The system described in the present invention may advantageously be used either as an independent braking system or in synergy with (as a complement to) another braking system. For example, this system may replace the current friction-type braking system, or anyway reduce its dimensions and usage, in pure electric or hybrid vehicles, even small ones.

The regenerative active hydraulic system described in the present invention advantageously makes it possible to brake a vehicle while reducing non-exhaust emissions caused by release of particulate matter (PM), e.g. PM-10 or PM-2.5, in that the utilization of friction-type brakes is highly reduced on vehicles. Furthermore, the regenerative active hydraulic system according to the present invention advantageously makes it possible to reduce the noise pollution caused by friction between the components of the friction-type braking system, since the utilization thereof is drastically reduced.

The regenerative active hydraulic system for braking and for recovering energy, as described in the present invention, is advantageously less subject to wear and is easy to maintain because it employs an energy accumulator that uses, instead of gas, a substantially incompressible fluid, thus being less subject to wear and easier to maintain than a gas energy accumulator.

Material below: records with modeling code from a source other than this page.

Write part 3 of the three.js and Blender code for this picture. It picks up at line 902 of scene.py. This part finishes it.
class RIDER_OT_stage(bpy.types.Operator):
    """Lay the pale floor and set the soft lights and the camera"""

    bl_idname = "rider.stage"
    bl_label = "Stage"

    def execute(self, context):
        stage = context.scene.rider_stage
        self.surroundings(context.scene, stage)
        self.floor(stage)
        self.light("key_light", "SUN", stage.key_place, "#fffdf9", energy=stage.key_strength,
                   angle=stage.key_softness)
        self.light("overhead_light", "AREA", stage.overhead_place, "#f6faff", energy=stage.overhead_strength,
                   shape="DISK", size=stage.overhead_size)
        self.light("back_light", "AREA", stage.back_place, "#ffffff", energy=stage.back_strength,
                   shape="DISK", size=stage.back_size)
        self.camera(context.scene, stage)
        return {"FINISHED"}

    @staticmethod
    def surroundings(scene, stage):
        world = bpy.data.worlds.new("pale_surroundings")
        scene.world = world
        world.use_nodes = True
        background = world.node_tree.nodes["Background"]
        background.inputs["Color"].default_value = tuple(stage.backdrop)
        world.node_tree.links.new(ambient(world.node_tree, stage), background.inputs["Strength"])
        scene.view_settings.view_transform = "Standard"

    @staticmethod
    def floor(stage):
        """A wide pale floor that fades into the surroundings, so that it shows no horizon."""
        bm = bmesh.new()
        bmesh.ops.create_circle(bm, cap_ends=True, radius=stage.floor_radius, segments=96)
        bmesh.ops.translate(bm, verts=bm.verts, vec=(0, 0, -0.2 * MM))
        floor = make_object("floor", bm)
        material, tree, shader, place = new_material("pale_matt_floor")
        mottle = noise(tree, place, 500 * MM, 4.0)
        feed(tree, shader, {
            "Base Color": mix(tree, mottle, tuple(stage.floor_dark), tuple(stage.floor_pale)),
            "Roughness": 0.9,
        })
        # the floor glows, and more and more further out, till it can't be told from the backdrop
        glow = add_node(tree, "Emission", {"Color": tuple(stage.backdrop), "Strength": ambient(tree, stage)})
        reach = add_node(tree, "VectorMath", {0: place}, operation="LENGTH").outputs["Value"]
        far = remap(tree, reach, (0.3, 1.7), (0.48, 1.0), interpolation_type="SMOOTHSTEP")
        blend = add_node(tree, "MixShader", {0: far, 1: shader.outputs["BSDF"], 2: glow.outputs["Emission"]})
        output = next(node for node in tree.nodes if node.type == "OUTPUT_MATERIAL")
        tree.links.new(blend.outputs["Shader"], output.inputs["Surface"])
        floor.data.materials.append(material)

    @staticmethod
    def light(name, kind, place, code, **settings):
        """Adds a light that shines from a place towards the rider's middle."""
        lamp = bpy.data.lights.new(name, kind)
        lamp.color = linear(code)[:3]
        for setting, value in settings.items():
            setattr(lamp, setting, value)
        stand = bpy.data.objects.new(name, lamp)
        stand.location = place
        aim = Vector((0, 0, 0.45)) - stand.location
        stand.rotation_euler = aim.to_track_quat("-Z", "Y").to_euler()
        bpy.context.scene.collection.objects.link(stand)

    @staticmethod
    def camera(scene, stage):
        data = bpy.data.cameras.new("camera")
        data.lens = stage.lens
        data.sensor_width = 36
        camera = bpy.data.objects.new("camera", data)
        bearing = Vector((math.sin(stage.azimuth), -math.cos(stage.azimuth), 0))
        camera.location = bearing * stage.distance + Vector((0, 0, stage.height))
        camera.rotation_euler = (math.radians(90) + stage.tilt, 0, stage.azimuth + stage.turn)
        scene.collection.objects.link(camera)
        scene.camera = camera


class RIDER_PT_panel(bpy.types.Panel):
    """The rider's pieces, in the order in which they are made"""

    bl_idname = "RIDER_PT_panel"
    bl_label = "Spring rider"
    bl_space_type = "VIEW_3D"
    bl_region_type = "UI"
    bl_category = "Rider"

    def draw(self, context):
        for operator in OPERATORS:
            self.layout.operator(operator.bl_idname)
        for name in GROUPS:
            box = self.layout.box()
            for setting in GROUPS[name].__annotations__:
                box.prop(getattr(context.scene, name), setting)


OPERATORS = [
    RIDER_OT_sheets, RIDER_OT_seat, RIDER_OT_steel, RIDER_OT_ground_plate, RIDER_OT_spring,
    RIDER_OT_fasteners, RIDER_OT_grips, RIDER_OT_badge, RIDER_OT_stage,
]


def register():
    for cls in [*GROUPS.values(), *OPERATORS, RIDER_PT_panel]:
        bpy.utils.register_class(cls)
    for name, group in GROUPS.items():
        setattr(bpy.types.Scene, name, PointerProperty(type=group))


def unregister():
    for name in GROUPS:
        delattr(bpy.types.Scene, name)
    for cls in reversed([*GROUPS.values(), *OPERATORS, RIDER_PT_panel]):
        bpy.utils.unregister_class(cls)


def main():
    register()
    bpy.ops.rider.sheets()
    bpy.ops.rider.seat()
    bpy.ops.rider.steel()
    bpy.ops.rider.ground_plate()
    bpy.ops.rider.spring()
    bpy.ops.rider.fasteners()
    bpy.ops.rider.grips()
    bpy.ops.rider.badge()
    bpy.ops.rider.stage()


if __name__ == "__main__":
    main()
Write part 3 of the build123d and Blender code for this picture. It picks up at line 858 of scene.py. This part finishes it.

The regenerative active hydraulic system for braking and for recovering energy, as described in the present invention, advantageously improves the promptness and effectiveness of the braking and driving phases of the vehicle by using one or more appropriately controlled active hydraulic devices for pumping the fluid at different points of the hydraulic circuit, so that the hydraulic system will quickly reach full efficiency.

Of course, without prejudice to the principle of the present invention, the forms of embodiment and the implementation details may be extensively varied from those described and illustrated herein merely by way of non-limiting example, without however departing from the protection scope of the present invention as set out in the appended claims.